Opinion
2022-1024
04-27-2023
Ralph B. Pinskey, Law Offices of Ralph B. Pinskey, Harrisburg, PA, argued for petitioner. Anthony F. Schiavetti, Commercial Litigation Branch, Civil Division, United States Department of Justice, Washington, DC, argued for respondent. Also represented by Reginald Thomas Blades, Jr., Brian M. Boynton, Patricia M. McCarthy.
This disposition is nonprecedential.
Petition for review of the Merit Systems Protection Board in No. PH-0752-15-0289-B-1.
Ralph B. Pinskey, Law Offices of Ralph B. Pinskey, Harrisburg, PA, argued for petitioner.
Anthony F. Schiavetti, Commercial Litigation Branch, Civil Division, United States Department of Justice, Washington, DC, argued for respondent. Also represented by Reginald Thomas Blades, Jr., Brian M. Boynton, Patricia M. McCarthy.

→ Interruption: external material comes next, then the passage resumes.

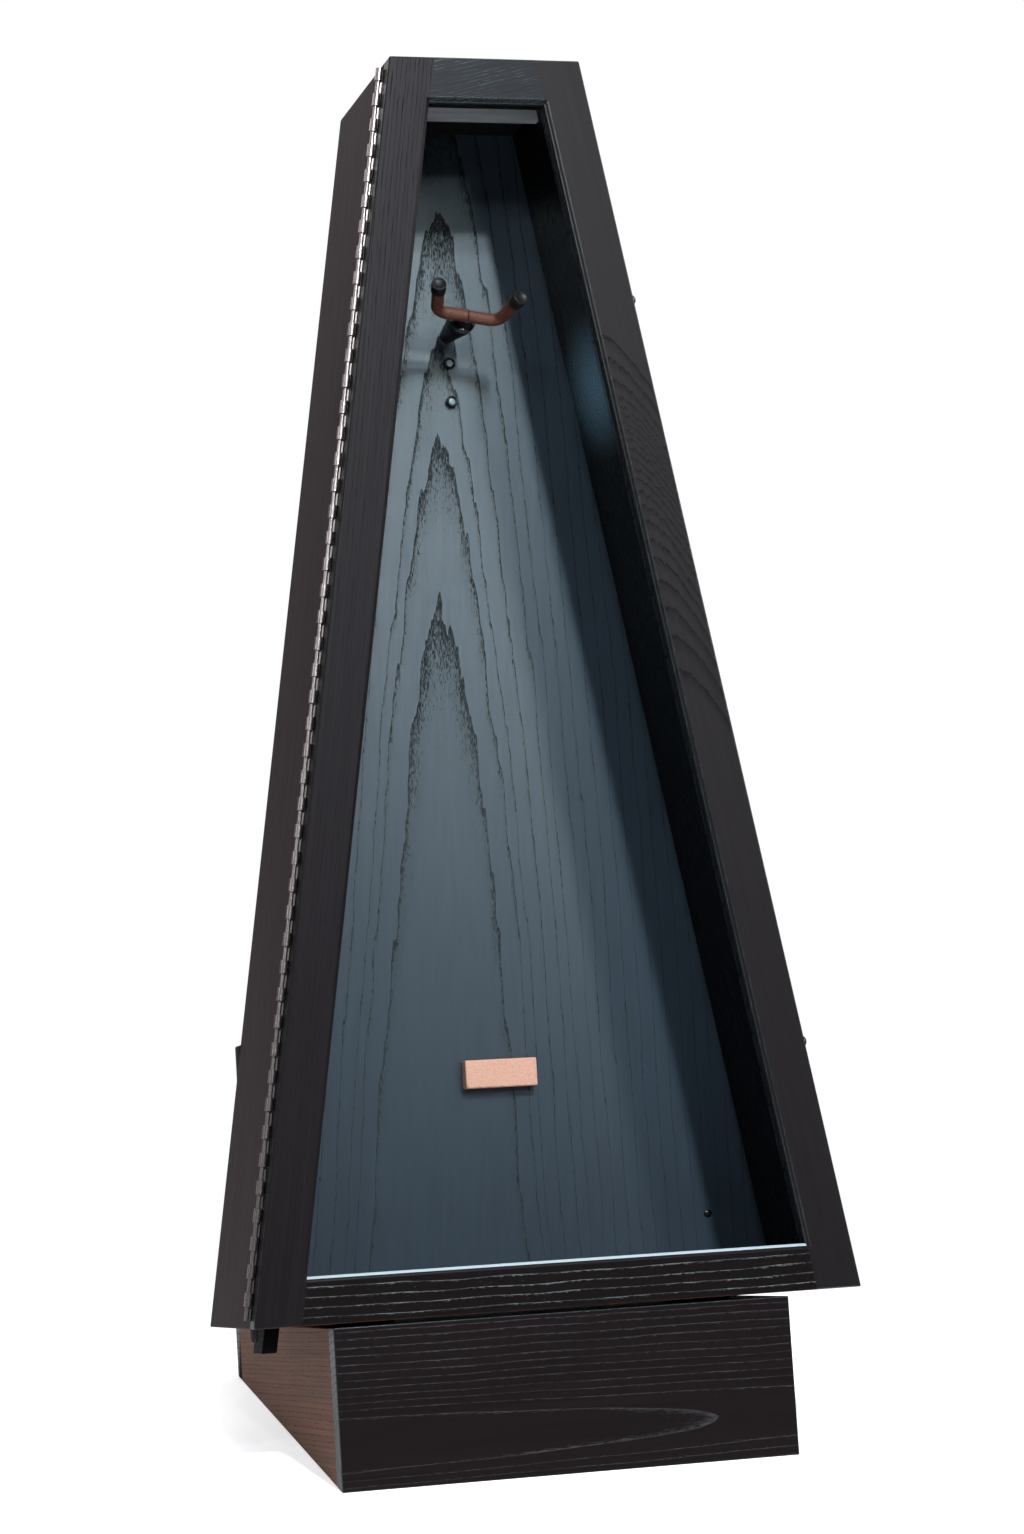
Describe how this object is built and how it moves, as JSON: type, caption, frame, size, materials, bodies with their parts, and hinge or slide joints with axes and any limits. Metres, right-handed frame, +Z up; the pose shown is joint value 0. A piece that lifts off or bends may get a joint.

Before PROST, REYNA, and CUNNINGHAM, Circuit Judges.
REYNA, CIRCUIT JUDGE
Alphonso R. Toby petitions for review of a decision of the Merit Systems Protection Board ("Board") that reversed his removal for misconduct from his position with the Department of Veterans Affairs ("VA"). The VA opposes the petition. Mr. Toby replies. For the reasons stated below, we dismiss Mr. Toby's petition as moot.
BACKGROUND
Mr. Toby's challenge before the Board concerns his 2013 termination from the VA, which has a lengthy history, and which we recite only as necessary here.
Mr. Malcom Toby is now the substitute petitioner for his father, Mr. Alphonso Toby. Petitioner's Reply Br. 1.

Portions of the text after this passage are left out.